Fargo Neighborhoods Popular with BRRRR Investors
Not all Fargo neighborhoods offer the same opportunity for hard money refinance investors. Here are the areas where local investors are most active:
Roosevelt/NDSU Area: The neighborhoods surrounding North Dakota State University offer strong rental demand from students and university employees. Older homes in the $130,000–$180,000 range provide excellent rehab upside, and proximity to campus ensures consistent tenant turnover and demand. Duplexes and triplexes are common in this area, helping investors hit their DSCR targets.
Horace Mann/Downtown Fargo: The Horace Mann neighborhood and surrounding downtown-adjacent streets feature older housing stock that's well-suited for value-add renovation. Downtown Fargo's revitalization — with new restaurants, breweries, and retail — has increased rental demand from young professionals who want walkability. Entry prices remain lower than south Fargo, improving investor margins.

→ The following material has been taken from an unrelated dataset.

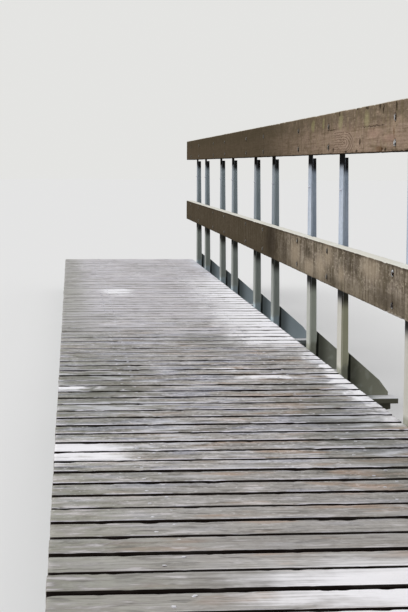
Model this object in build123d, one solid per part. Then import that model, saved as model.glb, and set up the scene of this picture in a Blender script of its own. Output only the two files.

North Fargo: The area north of 12th Avenue North offers some of the lowest entry prices in the metro, making it attractive for investors focused on cash flow over appreciation. Properties here can often be acquired and renovated at all-in costs that produce strong DSCR ratios, even at modest rent levels. The area has seen incremental improvement as investment flows north from downtown.
South Fargo/New Development Corridors: While entry prices are higher near 52nd Avenue South and the newer subdivisions, investors targeting rent-ready or light-rehab properties can benefit from strong tenant demand and newer construction that requires less capital expenditure. This area works best for investors prioritizing appreciation and tenant quality over pure cash flow.
West Fargo: Technically its own city, West Fargo is part of the Fargo metro and offers growing rental demand driven by new commercial development, good schools, and family-oriented housing. Small multifamily properties in older sections of West Fargo can offer solid BRRRR potential at acquisition prices below Fargo's median.